A second option, also available from the Console, is to invoke a Lambda. I first went down this path, with a Lambda that would write log messages to a Kinesis stream; from there they would be picked up by my existing pipeline. However, I abandoned this approach because, again, the Lambda was invoked a lot: it appears that CloudWatch invokes it as soon as events are logged, rather than attempting to batch them. With a moderately active log stream, this translates to over two million invocations per stream per month.

There are two additional subscription options that aren't available from the Console: Kinesis Streams and Kinesis Firehose. Both use a similar format: each record written to the stream/firehose identifies the source log group and stream, with an array of zero or more log events. This rules out Firehose, which expects a 1:1 relationship between the records that it reads and the records that it writes.

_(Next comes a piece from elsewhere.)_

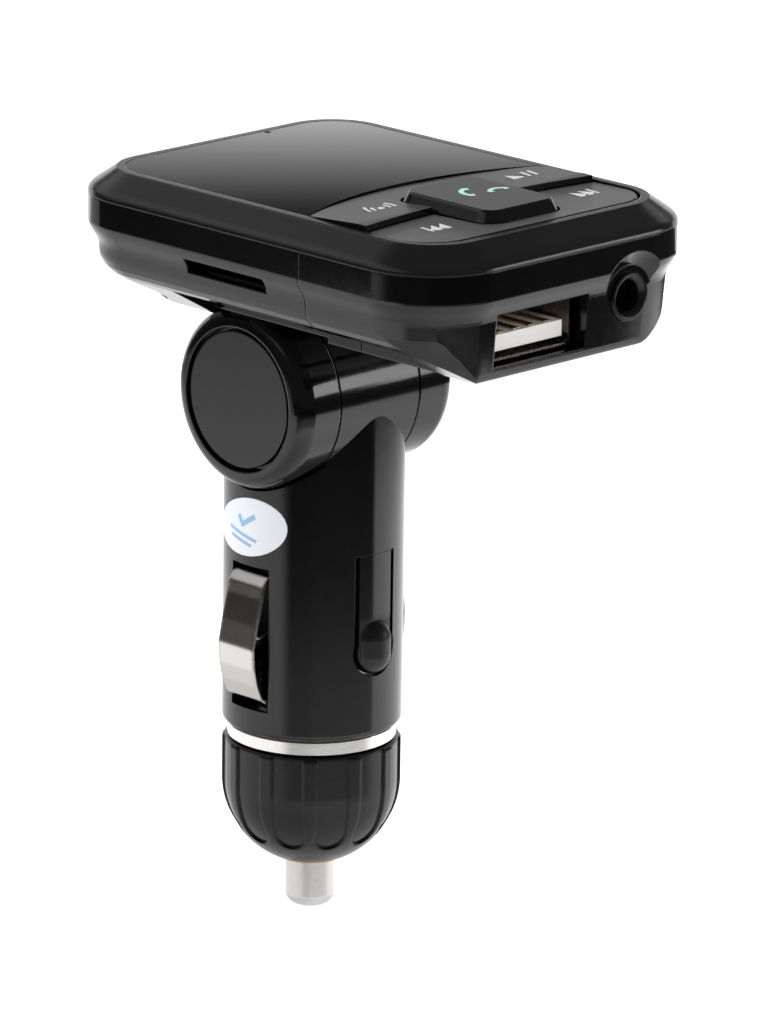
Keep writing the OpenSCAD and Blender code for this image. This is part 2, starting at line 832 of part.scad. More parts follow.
module power_chip() {
  color([0.08, 0.08, 0.08]) block([power_board_t / 2, -power_chip_y - power_chip_w / 2,
      power_chip_z - power_chip_w / 2],
    [power_board_t / 2 + power_chip_t, power_chip_w / 2 - power_chip_y, power_chip_z + power_chip_w / 2]);
}

// a sheathed wire through a list of points
module wire(points) {
  for (i = [0:len(points) - 2]) {
    d = points[i + 1] - points[i];
    translate(points[i]) rotate([0, acos(d[2] / norm(d)), atan2(d[1], d[0])])
        cylinder(r = wire_r, h = norm(d), $fn = 24);
    if (i > 0) translate(points[i]) sphere(r = wire_r, $fn = 24);
  }
}

module supply_wires() {
  color([0.6, 0.05, 0.05]) for (x = [-wire_x, wire_x])
    wire([[x, 0, power_board_top], [x, 0, hinge_z], [x, axle_half - slack, hinge_z]]);
}

module supply_leads() {
  color([0.6, 0.05, 0.05]) for (x = [-wire_x, wire_x])
    wire([[x, axle_half + slack / 2, hinge_z], [x, lead_y, hinge_z], [x, lead_y, board_z]]);
}

module sticker() {
  color([0.95, 0.95, 0.96]) intersection() {
    difference() {
      translate([0, 0, sticker_z - sticker_w]) cylinder(r = plug_r + sticker_t, h = 2 * sticker_w,
          $fn = 360);
      translate([0, 0, sticker_z - 2 * sticker_w]) cylinder(r = plug_r, h = 4 * sticker_w, $fn = 360);
    }
    rotate([0, 0, sticker_turn]) translate([0, 0, sticker_z]) rotate([sticker_tilt, 0, 0])
        rotate([90, 0, 90])
      linear_extrude(plug_d) polygon([for (a = [0:10:350])
        [sticker_w / 2 * cos(a), sticker_h / 2 * sin(a) * (1 + sticker_egg_share * cos(a))]]);
  }
}

module hinge_axle() {
  clip_y = side_in + web_t + washer_t + slack;
  color([0.7, 0.7, 0.7]) difference() {
    hinge_bar(axle_d / 2 - snug, -axle_half, axle_half);
    hinge_bar(axle_bore_d / 2, -axle_half - over, axle_half + over);
    both_sides() difference() {
      hinge_bar(axle_d / 2 + over, clip_y, clip_y + clip_t + slack);
      hinge_bar(axle_d / 2 - clip_groove_depth, clip_y - over, clip_y + clip_t + over);
    }
    block([-wire_slot_x, -wire_slot_y, hinge_z - axle_d], [wire_slot_x, wire_slot_y, hinge_z]);
  }
}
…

That left me with subscribing a Kinesis Stream, then attaching a Lambda to that stream to process the records. While this approach had a few more moving parts than I would like, it let me reuse most of my existing firehose architecture: the Lambda could write individual messages into the same Kinesis stream used for direct application logging, where they would be picked up by Firehose. And because you can specify the number of messages in a Kinesis-Lambda trigger, it meant that the number of invocations could be tuned. So all-in-all, a win.